Shortly before his death in 1994, Arthur Porritt was musing on the irony of his life. Through his long life, Porritt achieved an enormous amount, yet he considered he was best remembered for something he did way back in 1924 in less than 11 seconds.
Porritt earned the Olympic 100m sprint bronze medal at Paris that year, behind the legendary Harold Abrahams and Jackson Scholz. That final has been made more famous by the award-winning film Chariots of Fire. Porritt was New Zealand team captain and flag-bearer at Paris.
He felt he was better over 200m than 100m, and, in fact, reached the 200m semi-finals in Paris. But he said he was so excited by his bronze medal in the shorter event that he did not concentrate as he might have in the 200m.
(Until Abrahams' death in 1978, he and Porritt and their wives had dinner at 7pm on July 7, the precise time of the Paris 100m final.)
Porritt was Governor-General of New Zealand from 1967-72. He was a life member of the International Olympic Committee, was awarded the US Legion of Merit for his services during World War II, and for more than 30 years was surgeon to the royal family.
His was a life of glittering achievement, and he ranks among the really great New Zealanders, yet, as he said, that Olympic medal remained a continuing influence throughout his life.
Porritt, the son of a GP, attended Wanganui Collegiate, and then pursued a medical career.

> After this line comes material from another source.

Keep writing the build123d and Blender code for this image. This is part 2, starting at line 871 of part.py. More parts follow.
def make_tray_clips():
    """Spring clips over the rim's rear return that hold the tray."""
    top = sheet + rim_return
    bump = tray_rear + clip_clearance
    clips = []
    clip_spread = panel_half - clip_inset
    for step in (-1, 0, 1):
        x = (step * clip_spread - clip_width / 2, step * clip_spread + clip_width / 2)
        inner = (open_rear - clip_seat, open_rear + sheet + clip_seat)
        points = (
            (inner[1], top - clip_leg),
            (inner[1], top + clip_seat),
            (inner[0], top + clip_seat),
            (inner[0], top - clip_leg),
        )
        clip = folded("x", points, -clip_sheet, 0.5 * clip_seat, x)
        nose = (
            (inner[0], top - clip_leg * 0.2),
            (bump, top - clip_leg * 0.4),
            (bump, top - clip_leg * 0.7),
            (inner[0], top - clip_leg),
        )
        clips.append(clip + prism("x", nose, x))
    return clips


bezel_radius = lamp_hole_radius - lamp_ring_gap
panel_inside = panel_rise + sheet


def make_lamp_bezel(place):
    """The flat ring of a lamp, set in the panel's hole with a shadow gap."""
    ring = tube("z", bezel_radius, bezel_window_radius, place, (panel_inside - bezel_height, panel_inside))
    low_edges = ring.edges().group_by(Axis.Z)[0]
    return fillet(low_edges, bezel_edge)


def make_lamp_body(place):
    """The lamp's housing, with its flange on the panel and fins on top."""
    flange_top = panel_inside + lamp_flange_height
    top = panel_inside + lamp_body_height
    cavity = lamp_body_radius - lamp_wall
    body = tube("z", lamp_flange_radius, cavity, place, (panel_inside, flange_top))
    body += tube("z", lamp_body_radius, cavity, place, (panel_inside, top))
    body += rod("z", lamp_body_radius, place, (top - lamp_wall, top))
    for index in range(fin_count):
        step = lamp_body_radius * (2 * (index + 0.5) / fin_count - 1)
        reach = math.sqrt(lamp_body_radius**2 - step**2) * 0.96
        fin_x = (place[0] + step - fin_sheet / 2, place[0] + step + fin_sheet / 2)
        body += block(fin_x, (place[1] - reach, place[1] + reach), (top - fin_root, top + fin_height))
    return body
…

In 1923, after three years at Otago University, he was awarded a Rhodes Scholarship to Oxford University.
By then he had shown himself to be New Zealand's top sprinter and a leading hurdler. He won his only New Zealand title when he finished third to visiting American Morris Kirksey and the Australian, "Slip" Carr, in the 100 yards in 1923.
For decades after winning his bronze medal at Paris, Porritt remained closely linked with the Olympics. He was chosen to compete at the 1928 Amsterdam Olympics, but could not run because of injury, though he still captained the team.

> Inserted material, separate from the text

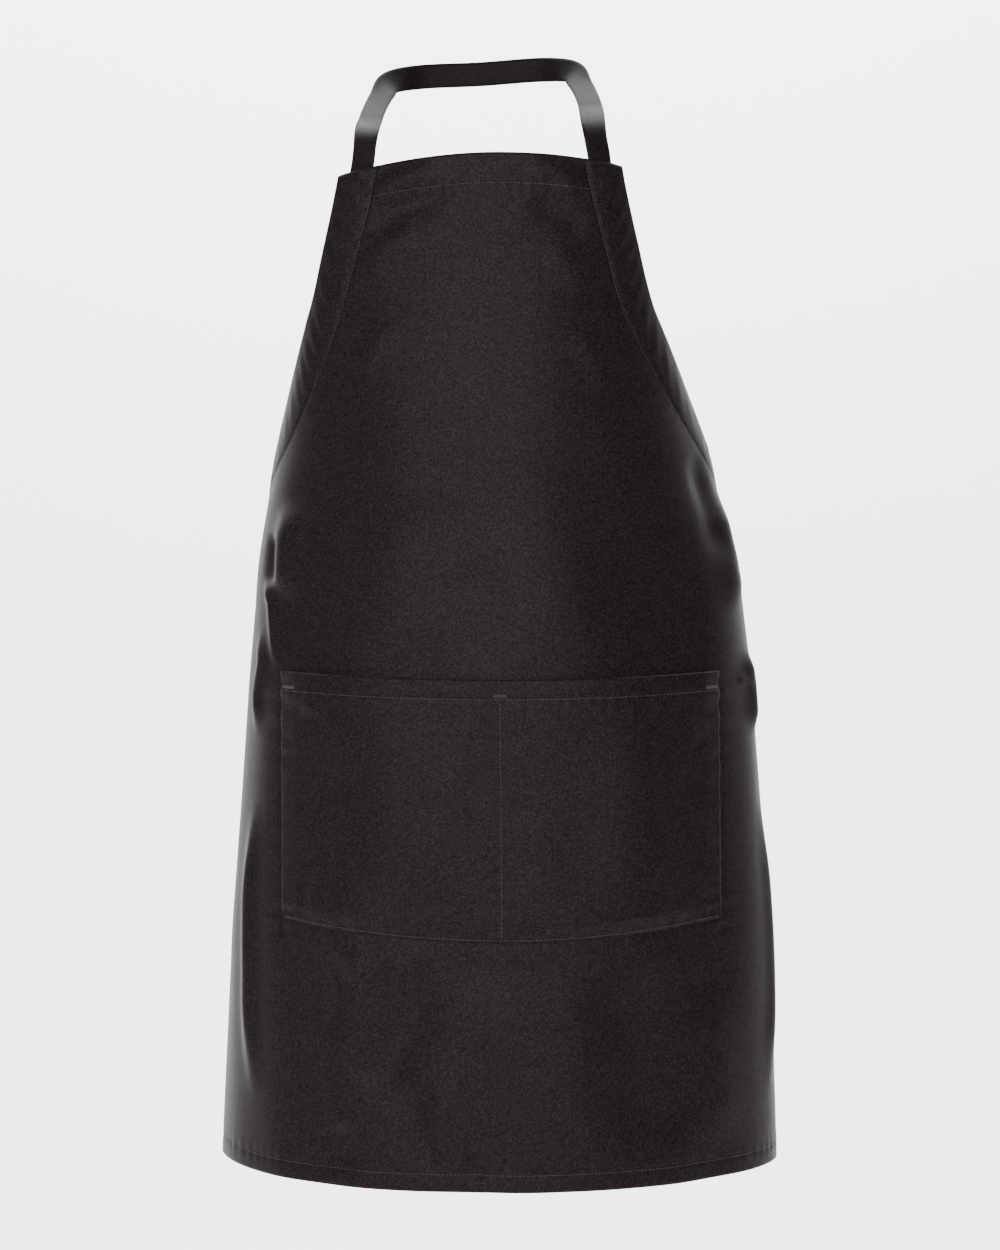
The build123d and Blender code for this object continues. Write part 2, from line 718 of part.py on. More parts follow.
bow_y = knot_y + 2 * STACK_STEP + PIVOT_GAP + (STRAP_THICK + BOW_BULGE) / 2
for name, side in SIDES.items():
    droop = radians(BOW_DROOP)
    outwards = Vector(side * cos(droop), 0, -sin(droop))
    upwards = Vector(side * sin(droop), 0, cos(droop))
    with BuildPart() as bow_loop:
        with BuildSketch(Plane(origin=(0, bow_y, TIE_Z), x_dir=outwards, z_dir=upwards)):
            add(bow_outline(0))
            add(bow_outline(STRAP_THICK), mode=Mode.SUBTRACT)
        extrude(amount=STRAP_WIDTH / 2, both=True)
        add(ring_zone(), mode=Mode.SUBTRACT)
    save(bow_loop, f"{name}_bow_loop")
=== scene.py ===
"""Looks of the bib apron: draped satin cloth, sewn hems and casings, pocket, strap and bow.

Lengths are in millimetres until a mesh is made, and angles in degrees round the torso, counted from
the middle of the front.  "flat" coordinates are those of the cut cloth: distance round from the
middle line, and height.
"""

import math

import bpy
import numpy as np
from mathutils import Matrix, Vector


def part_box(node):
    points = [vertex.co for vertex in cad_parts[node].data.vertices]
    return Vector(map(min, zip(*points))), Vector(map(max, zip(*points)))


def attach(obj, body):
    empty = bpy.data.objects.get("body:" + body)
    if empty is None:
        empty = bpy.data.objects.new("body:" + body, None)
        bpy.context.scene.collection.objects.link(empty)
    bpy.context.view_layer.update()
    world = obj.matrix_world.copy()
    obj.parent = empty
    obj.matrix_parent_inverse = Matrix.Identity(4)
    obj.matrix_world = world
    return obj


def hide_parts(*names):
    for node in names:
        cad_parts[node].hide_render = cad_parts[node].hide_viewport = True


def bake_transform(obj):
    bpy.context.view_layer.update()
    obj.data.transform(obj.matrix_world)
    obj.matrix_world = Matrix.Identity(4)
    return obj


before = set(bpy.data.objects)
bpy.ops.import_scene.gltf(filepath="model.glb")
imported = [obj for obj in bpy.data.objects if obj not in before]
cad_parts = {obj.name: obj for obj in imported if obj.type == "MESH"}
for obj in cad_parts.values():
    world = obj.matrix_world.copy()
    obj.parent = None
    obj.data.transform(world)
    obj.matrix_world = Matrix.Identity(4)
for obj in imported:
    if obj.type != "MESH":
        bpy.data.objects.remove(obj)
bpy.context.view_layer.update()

MM = 0.001

# ------------------------------------------------------------------ the worn shape, as in the frame
AXIS_Y = -45.0
STATIONS = np.array(
    [
        (-40.0, 152.0, 112.0),
        (-190.0, 152.0, 112.0),
        (-270.0, 160.0, 118.0),
        (-390.0, 185.5, 132.0),
        (-475.0, 194.5, 138.5),
        (-670.0, 209.0, 140.5),
        (-890.0, 214.5, 146.0),
    ]
)
BIB_TOP = -86.0
BIB_CROWN = 10.0
BIB_HALF = 110.0
BOTTOM = -848.0
HEM_RISE = 0.05
CORNER_Z = -336.0
CORNER_BEHIND = 58.0
HEM_BEHIND = 32.0
ARMHOLE = np.array(
    [(41.5, 30.0), (44.5, -11.0), (51.0, -64.0), (60.5, -122.0), (78.0, -180.0), (117.0, -250.0)]
)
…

He was elected to the International Olympic Committee in 1934 – the youngest of the IOC's 20 members - and remained on the committee until 1967, when he became the New Zealand Governor-General. He was then accorded life membership of the IOC. He was from 1961-67 the first President of the IOC Medical Commission.
Porritt was manager of the 1934 New Zealand team to the Empire Games in London and later became chairman of the British Empire and Commonwealth Games Federation, serving for nearly 20 years until resigning in 1968.
In 1936 he was the New Zealand Olympic team manager and made the ultimately correct decision that Jack Lovelock should run the 1500m in Berlin and bypass the 5000m.
He presented Olympic gold medals to Yvette Williams (1952), Murray Halberg (1960) and Peter Snell (1960 and 1964).
Besides his sports contributions, Porritt excelled elsewhere.
He became a house surgeon at St Mary's Hospital, London in 1936 and later that year was appointed surgeon to the Duke of York, who soon afterwards was crowned king. He was promoted to King's Surgeon from 1946-52, and was Sergeant-Surgeon to the Queen until 1967.
Porritt was knighted in 1950 and became a baronet in 1963. When he was elevated to the Peerage in 1973, he chose to honour his home town and became Lord Porritt of Wanganui and Hampstead. His son Jonathon, a noted environmentalist, now holds the title of Lord Porritt.
During World War II Porritt served in Europe and Africa. He became consultant surgeon to the 21st Army Group, which had a role in the Normandy landings and was at Dunkirk when the evacuation was completed.
It was a full life, well led. Amazing then that with such a massive dossier of achievements, he should still be best remembered for something he achieved so quickly so long ago.
Porritt was inducted into the New Zealand Sports Hall of Fame in 1990.